Erdoğan’s AKP turning up pressure on CHP, HDP amid economic crisis
Turkey’s new presidential system, inaugurated on July 9, marked its third month yesterday. President Recep Tayyip Erdoğan concluded the making of the new system with the appointments of 76 officials to nine councils that are tasked to contribute to the government’s policy making on various issues.
Apart from key foreign policy issues, an economic crisis and the ailing Turkish Lira were the main problems Erdoğan’s new government had to deal with in these last three months. The Turkish Lira has lost around 40 percent of its value since the beginning of this year, while annual inflation hit 24.5 percent, signaling a not so bright period ahead for the Turkish economy.
Erdoğan’s son-in-law and Treasury and Finance Minister Berat Albayrak is playing the crucial role in fighting against this economic turbulence through financial and economic measures, although results are yet to be seen. Furthermore, the economic downturn has started to deliver drastic impacts on the purchasing power of all economic classes of the society with no exception.
As can be recalled, since the beginning of these economic troubles Erdoğan and his government have preferred to accuse anonymous foreign powers of deliberately attacking the Turkish economy and the Turkish Lira. According to Erdoğan, these powers were trying to push Turkey into the arms of the IMF through the crisis.
This rhetoric of his contradicted itself after Albayrak announced that the U.S. international consultancy firm McKinsey was assigned to assist in the implementation of the government’s recently announced new economic program.
As expected, the deal with McKinsey prompted reactions from opposition parties as they have started to hit the government by drawing the attention on this inconsistency. In response to these criticisms, Albayrak slammed these dissident voices by accusing them of being either traitors or ignorant.
However, Albayrak’s categorization did not help the government escape strongly worded criticisms from mainly the main opposition Republican People’s Party (CHP), the pro-Kurdish Peoples’ Democratic Party (HDP) and the İYİ (Good) Party. On Oct. 6, Erdoğan announced that his government cancelled the agreement with the U.S. firm in order not to give leverage to the opposition. It was rather a kind of confession that his government was backed into a corner.
What’s being observed in this process is in fact a déjà vu in regards to Turkish politics. With the motto of “The best defense is a good offense,” Erdoğan has re-launched the well-known attacks against opposition parties and their prominent officials.
In an address on the occasion of the Week of Mosques and Clerics, Erdoğan questioned CHP leader Kemal Kılıçdaroğlu’s faith while repeating his accusations against CHP governments in the past. On Oct. 6, he targeted Turkey’s second President İsmet İnönü who had served as the CHP’s leader during the 1940s, 1950s and 1960s.

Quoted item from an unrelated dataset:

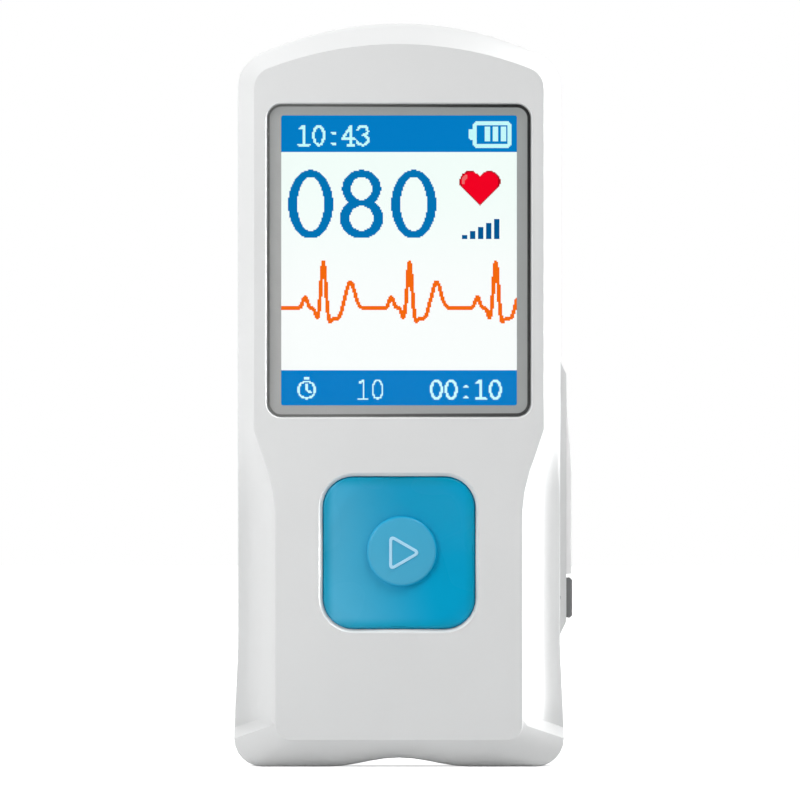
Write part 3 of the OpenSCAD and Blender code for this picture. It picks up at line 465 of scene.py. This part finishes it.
def write_figures(colour, figures, left, top, pitch, height, width):
    for i, figure in enumerate(figures):
        for line in FIGURES[figure]:
            stroke(colour, [(left + pitch * i + pitch * 0.82 * x, top + height * y) for x, y in line], width)


def in_oval(c, r, x, y, half_w, half_h):
    return ((c - x) / half_w) ** 2 + ((r - y) / half_h) ** 2 <= 1


def big_zero(x):
    def test(c, r):
        return in_oval(c, r, x, 67.9, 16.8, 25.6) and not in_oval(c, r, x, 67.9, 9.9, 20.2)
    paint("figure blue", test, (x - 18, x + 18), (40, 95))


def big_eight(x):
    def test(c, r):
        outer = in_oval(c, r, x, 56.2, 14.6, 13.9) or in_oval(c, r, x, 78.5, 16.2, 15.0)
        return outer and not in_oval(c, r, x, 56.2, 7.8, 8.5) and not in_oval(c, r, x, 78.5, 8.8, 9.2)
    paint("figure blue", test, (x - 18, x + 18), (40, 95))


def inside(points):
    """A test for dots inside a closed outline."""
    def test(c, r):
        within = False
        for (x0, y0), (x1, y1) in zip(points, points[1:] + points[:1]):
            if (y0 > r) != (y1 > r) and c < x0 + (r - y0) / (y1 - y0) * (x1 - x0):
                within = not within
        return within
    return test


def draw_heart(x, top):
    """A heart of two flat-topped lobes and a point, with a dark lower edge and a light on one lobe."""
    half = [(0, 3.4), (4.2, 0), (10, 0), (13.4, 2.2), (15.3, 6.2), (15.2, 9.6), (13.4, 12.4), (0, 25.4)]
    outline = [(x + a, top + b) for a, b in half] + [(x - a, top + b) for a, b in half[-2:0:-1]]
    block = (x - 17, x + 17), (top - 1, top + 27)
    paint("heart shade", inside(outline), *block)
    inner = [(x + (a - x) * 0.92, top + 8 + (b - top - 8) * 0.93) for a, b in outline]
    paint("heart red", inside(inner), *block)
    light = [(-13.6, 9), (-13.6, 5.6), (-11.4, 2.6), (-9.4, 2.2), (-9.8, 5), (-11.2, 7.4), (-11.4, 10)]
    paint("heart light", inside([(x + a, top + b) for a, b in light]), *block)


def draw_battery(left, right, top, bottom, bars):
    """A battery lying down: its case, the contact on its left and the bars of charge."""
    stroke("pale", [(left + 1.5, top + 1), (right - 1.5, top + 1), (right, top + 2.5), (right, bottom - 2.5),
                    (right - 1.5, bottom - 1), (left + 1.5, bottom - 1), (left, bottom - 2.5),
                    (left, top + 2.5), (left + 1.5, top + 1)], 2.9)
    middle = (top + bottom) / 2
    stroke("pale", [(left - 2.6, middle - 2.6), (left - 2.6, middle + 2.6)], 3.4)
    for i in range(bars):
        x = right - 3 - 5.7 * i
        paint("pale", inside([(x, top + 3.9), (x, bottom - 3.8), (x - 4, bottom - 3.8), (x - 4, top + 3.9)]),
              (x - 6, x + 2), (top, bottom))


def beat(t):
    """Height of the heart trace in dots, t dots after the peak of a beat."""
    def bump(at, height, width):
        return height * math.exp(-((t - at) / width) ** 2)
    return (bump(-13.7, 8.0, 2.3) + bump(0, 34, 2.2) + bump(20.2, 19.5, 4.4)
            - bump(-4.6, 7.5, 1.8) - bump(4.4, 4.0, 1.6) - 8.0 * math.exp(-((t - 8.5) / 5.5) ** 4))


def draw_trace(row, first_peak, spacing):
    points = []
    for i in range(COLUMNS * 4 + 1):
        c = i / 4
        t = (c - first_peak + spacing * 0.42) % spacing - spacing * 0.42
        points.append((c, row - beat(t)))
    stroke("trace orange", points, 2.9)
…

He showed a picture of İnönü carrying an American flag in his hand to highlight that it was Turkey’s second president who had undermined Turkey’s independence and sovereignty. It was later revealed that the picture Erdoğan showed was distorted and that İnönü was also carrying the Turkish flag in his hand on the occasion of late U.S. Vice President Lyndon Johnson’s visit to Ankara in 1962.
In his address to his parliamentary group, Erdoğan accused the CHP of siding with terrorists and all other enemies of Turkey. The CHP’s spokesperson said the main opposition party will file a criminal complaint against the president over his accusations.
Again in the same period, pressure on the HDP’s local officials and the number of detentions of scores of people from southeastern provinces on charges of alleged links with the PKK or the Kurdistan Communities Union (KCK) have visibly increased. Erdoğan also vowed that they will appoint trustees to municipalities immediately if the elected mayor is proven to have links with terror organizations.
In the meantime, Erdoğan’s main political ally, Nationalist Movement Party (MHP) chair Devlet Bahçeli had warned İYİ Party and its leader Meral Akşener after she harshly slammed the nationalist party. A group of MHP followers later organized a protest in front of Akşener’s house in Istanbul, marking a new first in Turkish politics.
As seen in all these cases, Turkey’s internal politics will get even more strained with the continuation of the economic crisis and approaching local elections. The People’s Alliance, formed by the AKP and the MHP, will likely continue to ramp up pressure on the opposition parties through the use of state means as well as a strong propaganda machine. Should the conditions of the state of the economy worsen, the already divided Turkish political environment will risk being further polarized in the coming period.